For the last few days my kids (well, the three eldest ones) have been saying their iPod Touches don’t work. Actually, that’s inaccurate. The truth is, two of them had forgotten their passcodes and had been locked out of their iPods, and the third one had given his iTouch to a friend ‘to do something cool to it’, and ended up with an iTouch that didn’t show all of the installed apps, and generally behaved a bit ‘weirdly’.
I spent five hours restoring and resetting and restoring iTouch after iTouch after iTouch, and another hour and a half this morning. Eventually they were all working, but the amount of effort and Google searches to get them working seemed far too difficult.
This evening I sat down to write a couple of blog articles on my home PC. As I logged in my anti-virus program alerted that I had two apps installed which were critically out of date and must be installed. One of them was no problem. The other one was Java.

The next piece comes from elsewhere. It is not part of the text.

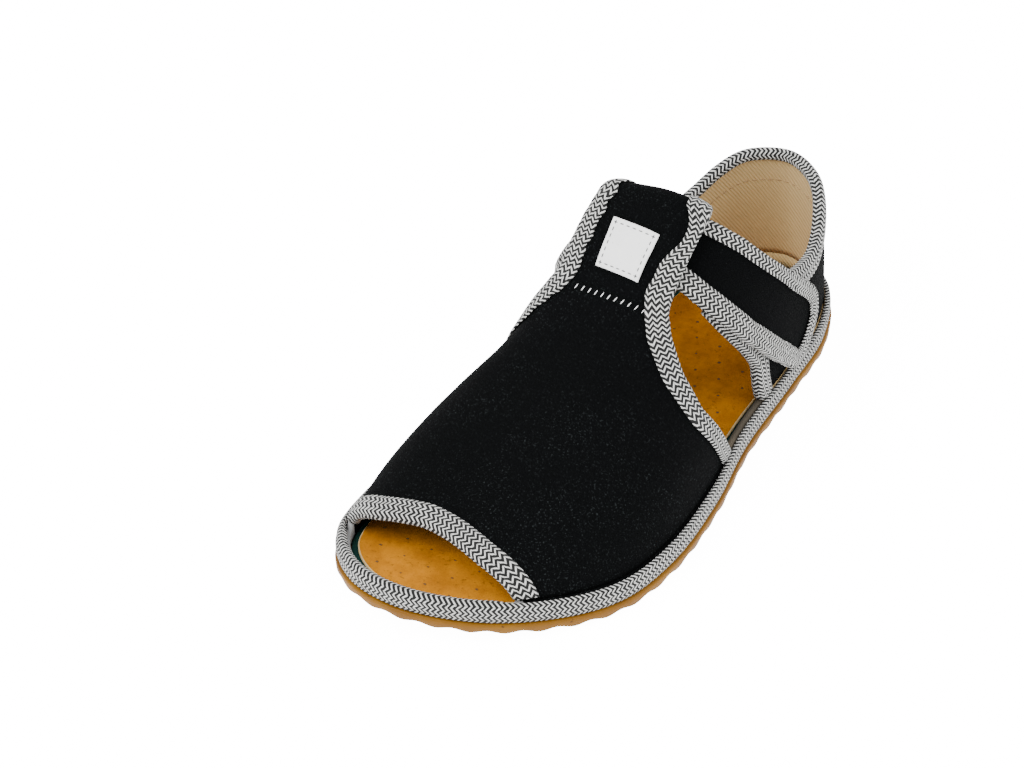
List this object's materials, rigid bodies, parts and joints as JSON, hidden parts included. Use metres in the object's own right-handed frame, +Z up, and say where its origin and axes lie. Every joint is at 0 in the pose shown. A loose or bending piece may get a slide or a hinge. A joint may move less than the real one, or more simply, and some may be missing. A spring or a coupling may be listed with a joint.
{
  "type": "childrens slipper",
  "caption": "Open-toe childrens slipper with a hollow felt upper, T-bar loop, closing strap, side cut-outs, woven edge tape and a thin lugged sole.",
  "frame": {"origin": "middle of the part's box, on the floor under the sole", "axes": "+Z up from the floor, +Y from the toe to the heel, +X to the outer (lateral) side of the left foot"},
  "size_m": [0.0806, 0.1884, 0.0694],
  "materials": {
    "outsole": "caramel gum rubber, matt, slightly translucent",
    "sole_binding": "black and off-white herringbone tape",
    "insole_foam": "dark green foam, matt",
    "insole": "ochre leather footbed with small perforations",
    "upper": "near-black matt felt, lined in beige at the heel",
    "toe_binding": "black and off-white herringbone tape",
    "tbar_binding_lateral": "black and off-white herringbone tape",
    "tbar_binding_medial": "black and off-white herringbone tape",
    "collar_binding": "black and off-white herringbone tape",
    "wing_binding_lateral": "black and off-white herringbone tape",
    "wing_binding_medial": "black and off-white herringbone tape",
    "strap": "near-black matt felt",
    "strap_binding": "black and off-white herringbone tape",
    "loop_pad": "grey fastening pad",
    "label": "white woven patch, bare"
  },
  "bodies": {
    "root": {"outsole": "outsole", "sole_binding": "sole_binding", "insole_foam": "insole_foam", "insole": "insole", "upper": "upper", "toe_binding": "toe_binding", "tbar_binding_lateral": "tbar_binding_lateral", "tbar_binding_medial": "tbar_binding_medial", "collar_binding": "collar_binding", "wing_binding_lateral": "wing_binding_lateral", "wing_binding_medial": "wing_binding_medial", "strap": "strap", "strap_binding": "strap_binding", "loop_pad": "loop_pad", "label": "label"}
  },
  "joints": []
}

Java. Apparently it’s used to run a billion or so devices including washing machines and cars (according to the installation screen which I’ve seen a few times this evening). So why is it so hard to install on a PC? I am reasonably technical, but I had to download the installer three times and wander all around sun.com and java.com to actually install the thing.
So there I was, well actually, here I am, forty minutes after sitting at my PC and I haven’t actually done anything productive, just updating apps.
All programs could learn a few things from Google Chrome. It automatically updates itself. It can be configured to provide the same experience across numerous computers (including remembering passwords, etc.) And when I open Chrome, I’ve set it up so that it opens with the same websites as when it closed down.
If you’re designing a PC app at the moment, take a look at Google Chrome’s user experience. Especially from the updating and troubleshooting point of view.